Digital Cultures

June 16, 2011

A student is reading a book. A message beeps from an iPhone. Eyes flick to the screen in curiosity. During the glance from paper to screen, an iPod continues to shuffle a soundtrack.

From screen to sound, from paper to pixels, digital cultures accompany, replace and cannibalise earlier platforms and meaning systems. In Digital Cultures, Milad Doueihi probes these accelerated movements, migrations and manifestations. First published in French in 2008 as La Grand Conversion Numérique, the book's English-language version has not been updated. As a result, social networking is underplayed.

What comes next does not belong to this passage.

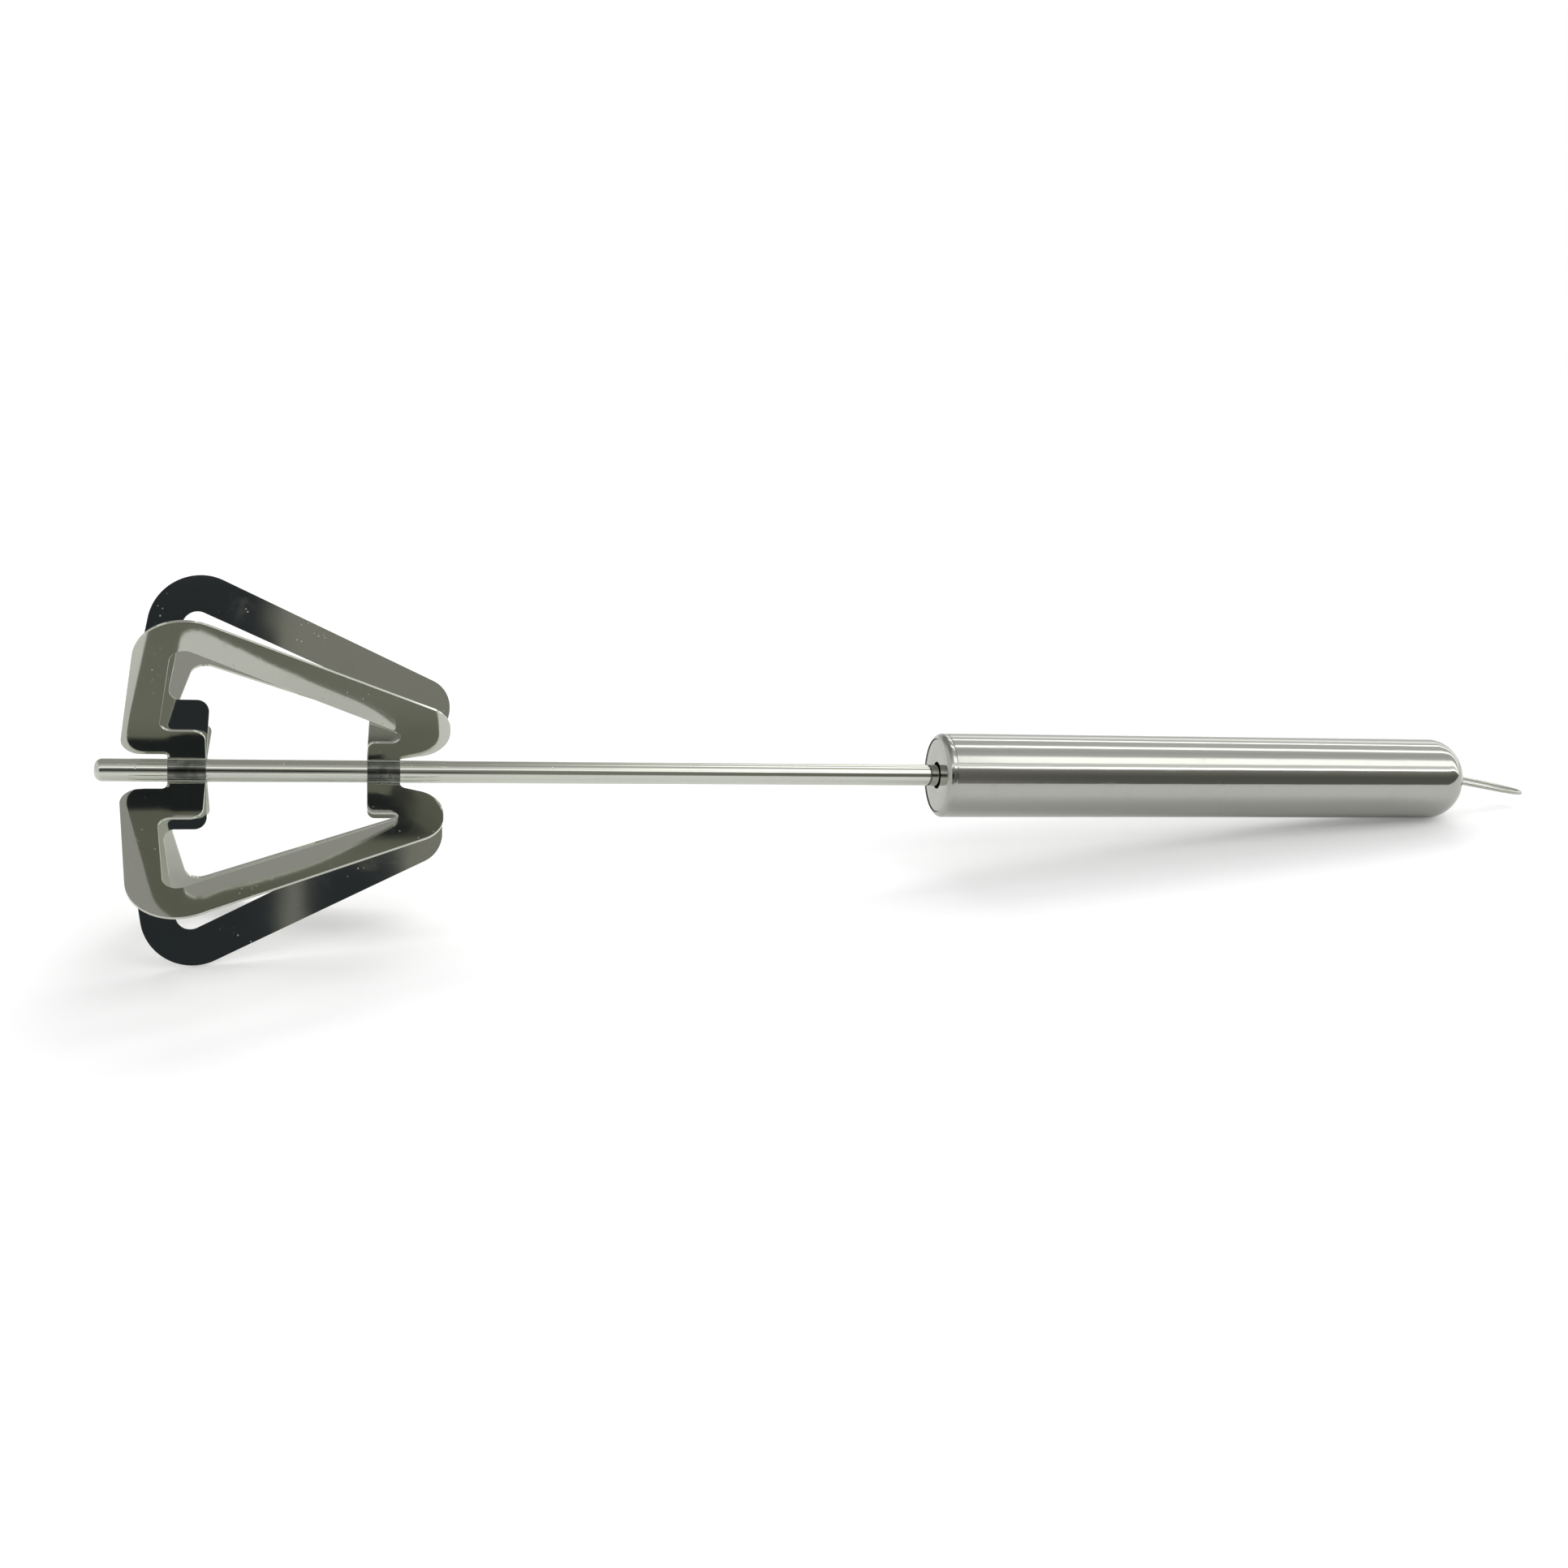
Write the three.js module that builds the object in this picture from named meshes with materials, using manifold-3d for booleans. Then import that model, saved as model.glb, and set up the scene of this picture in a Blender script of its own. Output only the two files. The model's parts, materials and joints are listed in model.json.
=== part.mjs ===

But while it may seem unwise to leave the text unchanged considering the rapidity of software and hardware transformation, Doueihi's argument remains revelatory and important. He presents the diversity of digital practices and the importance of digital literacy in an increasingly complex textual environment. Moving beyond basic functional literacy, Doueihi asks how digitisation configures a meta-literacy, "of what it means to be literate".

The book's four sections - "Digital divides and the emerging digital literacy", "Blogging the city", "Software tolerance in the land of dissidence" and "Archiving the future" - align to investigate new relationships between the production and communication of knowledge and the transformations of past modes of reading and thinking.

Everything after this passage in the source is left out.